**Collected data**

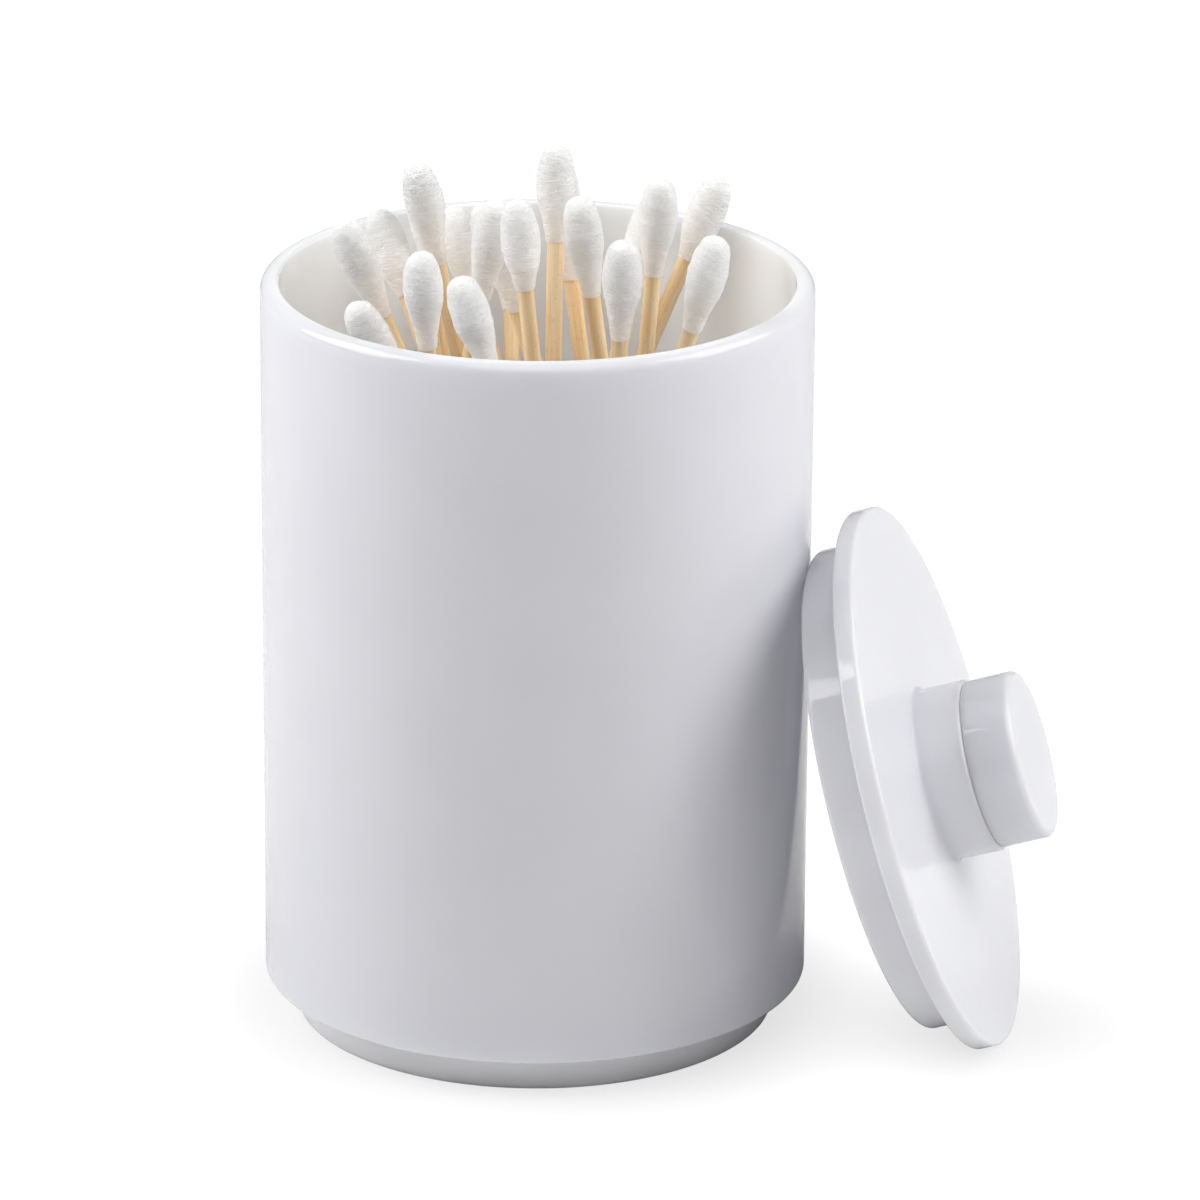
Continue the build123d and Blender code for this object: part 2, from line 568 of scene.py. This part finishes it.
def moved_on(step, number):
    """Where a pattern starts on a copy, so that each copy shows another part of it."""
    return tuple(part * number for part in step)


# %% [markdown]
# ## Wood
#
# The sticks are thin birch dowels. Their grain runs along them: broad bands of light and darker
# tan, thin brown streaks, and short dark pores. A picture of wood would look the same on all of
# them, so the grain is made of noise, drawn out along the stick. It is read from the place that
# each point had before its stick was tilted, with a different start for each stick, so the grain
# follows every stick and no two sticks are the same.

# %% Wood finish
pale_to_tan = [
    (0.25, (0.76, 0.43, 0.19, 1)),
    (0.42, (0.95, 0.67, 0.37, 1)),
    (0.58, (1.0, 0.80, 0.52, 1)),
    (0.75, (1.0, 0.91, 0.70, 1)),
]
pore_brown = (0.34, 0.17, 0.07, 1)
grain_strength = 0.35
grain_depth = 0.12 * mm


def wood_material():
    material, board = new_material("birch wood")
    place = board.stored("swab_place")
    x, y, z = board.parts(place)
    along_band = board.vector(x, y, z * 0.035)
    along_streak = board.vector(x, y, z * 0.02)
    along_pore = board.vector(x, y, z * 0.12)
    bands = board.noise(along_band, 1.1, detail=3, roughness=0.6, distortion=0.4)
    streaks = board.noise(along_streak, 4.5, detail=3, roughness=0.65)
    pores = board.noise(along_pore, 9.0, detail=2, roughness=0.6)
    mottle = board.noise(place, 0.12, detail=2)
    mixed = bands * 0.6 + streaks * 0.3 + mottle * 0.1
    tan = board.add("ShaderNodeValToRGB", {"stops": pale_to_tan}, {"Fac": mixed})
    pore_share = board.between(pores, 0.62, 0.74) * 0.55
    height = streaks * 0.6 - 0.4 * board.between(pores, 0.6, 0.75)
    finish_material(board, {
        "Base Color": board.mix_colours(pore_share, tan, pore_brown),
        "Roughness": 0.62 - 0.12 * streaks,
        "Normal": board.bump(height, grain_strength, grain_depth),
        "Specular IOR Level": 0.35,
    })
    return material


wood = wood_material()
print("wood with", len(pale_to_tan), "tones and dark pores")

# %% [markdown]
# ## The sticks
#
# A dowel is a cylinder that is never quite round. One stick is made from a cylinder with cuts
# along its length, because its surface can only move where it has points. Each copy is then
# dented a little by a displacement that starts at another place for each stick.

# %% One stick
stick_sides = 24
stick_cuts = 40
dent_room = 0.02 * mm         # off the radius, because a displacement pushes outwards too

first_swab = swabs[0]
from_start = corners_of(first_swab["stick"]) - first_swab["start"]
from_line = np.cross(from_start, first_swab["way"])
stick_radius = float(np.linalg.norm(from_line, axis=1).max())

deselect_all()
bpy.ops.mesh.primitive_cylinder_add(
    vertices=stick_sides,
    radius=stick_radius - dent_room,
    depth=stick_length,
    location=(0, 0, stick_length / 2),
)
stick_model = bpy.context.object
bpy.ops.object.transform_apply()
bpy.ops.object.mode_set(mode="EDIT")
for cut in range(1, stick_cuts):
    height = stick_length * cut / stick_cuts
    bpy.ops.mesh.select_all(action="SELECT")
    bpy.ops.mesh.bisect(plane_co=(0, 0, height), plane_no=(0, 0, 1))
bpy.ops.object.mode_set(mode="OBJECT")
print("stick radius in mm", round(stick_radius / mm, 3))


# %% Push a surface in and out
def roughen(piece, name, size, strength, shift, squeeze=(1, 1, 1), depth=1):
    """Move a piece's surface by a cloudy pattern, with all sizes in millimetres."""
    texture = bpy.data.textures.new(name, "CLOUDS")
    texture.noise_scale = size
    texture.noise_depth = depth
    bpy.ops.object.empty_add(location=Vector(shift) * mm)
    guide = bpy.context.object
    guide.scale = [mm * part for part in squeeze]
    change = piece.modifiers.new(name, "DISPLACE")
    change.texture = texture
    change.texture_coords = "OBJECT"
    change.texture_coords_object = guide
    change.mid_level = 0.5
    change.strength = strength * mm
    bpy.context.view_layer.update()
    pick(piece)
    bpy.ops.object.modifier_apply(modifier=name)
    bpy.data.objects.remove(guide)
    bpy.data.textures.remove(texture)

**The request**
Everything from the first line of the data through the line containing "grain_depth = 0.12 * mm" should be echoed exactly. Add nothing.

**Written solution**
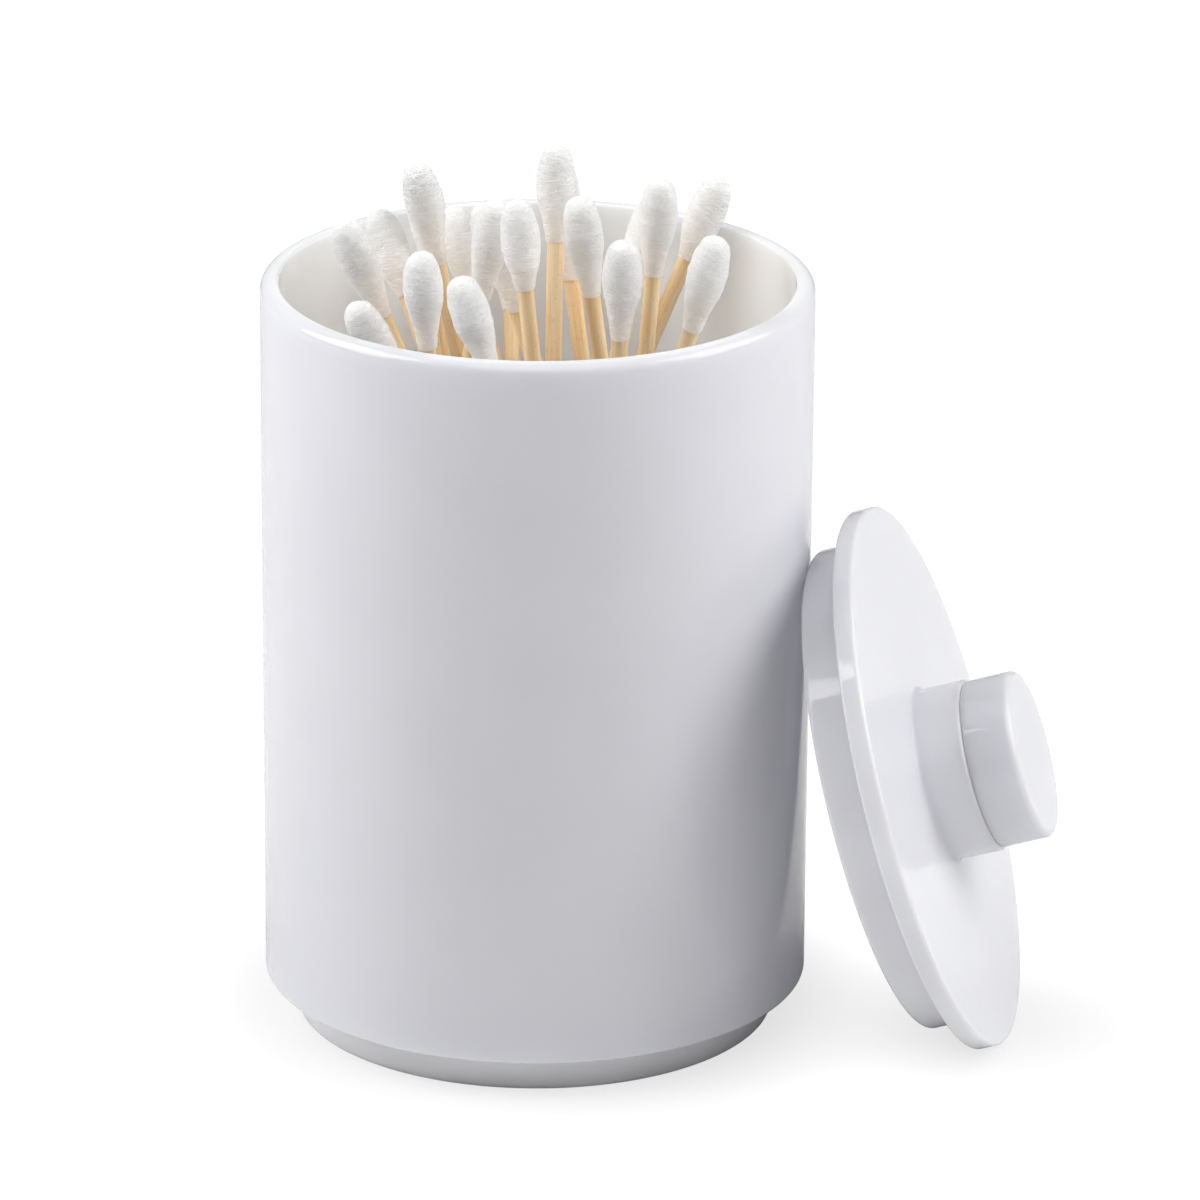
Continue the build123d and Blender code for this object: part 2, from line 568 of scene.py. This part finishes it.
def moved_on(step, number):
    """Where a pattern starts on a copy, so that each copy shows another part of it."""
    return tuple(part * number for part in step)


# %% [markdown]
# ## Wood
#
# The sticks are thin birch dowels. Their grain runs along them: broad bands of light and darker
# tan, thin brown streaks, and short dark pores. A picture of wood would look the same on all of
# them, so the grain is made of noise, drawn out along the stick. It is read from the place that
# each point had before its stick was tilted, with a different start for each stick, so the grain
# follows every stick and no two sticks are the same.

# %% Wood finish
pale_to_tan = [
    (0.25, (0.76, 0.43, 0.19, 1)),
    (0.42, (0.95, 0.67, 0.37, 1)),
    (0.58, (1.0, 0.80, 0.52, 1)),
    (0.75, (1.0, 0.91, 0.70, 1)),
]
pore_brown = (0.34, 0.17, 0.07, 1)
grain_strength = 0.35
grain_depth = 0.12 * mm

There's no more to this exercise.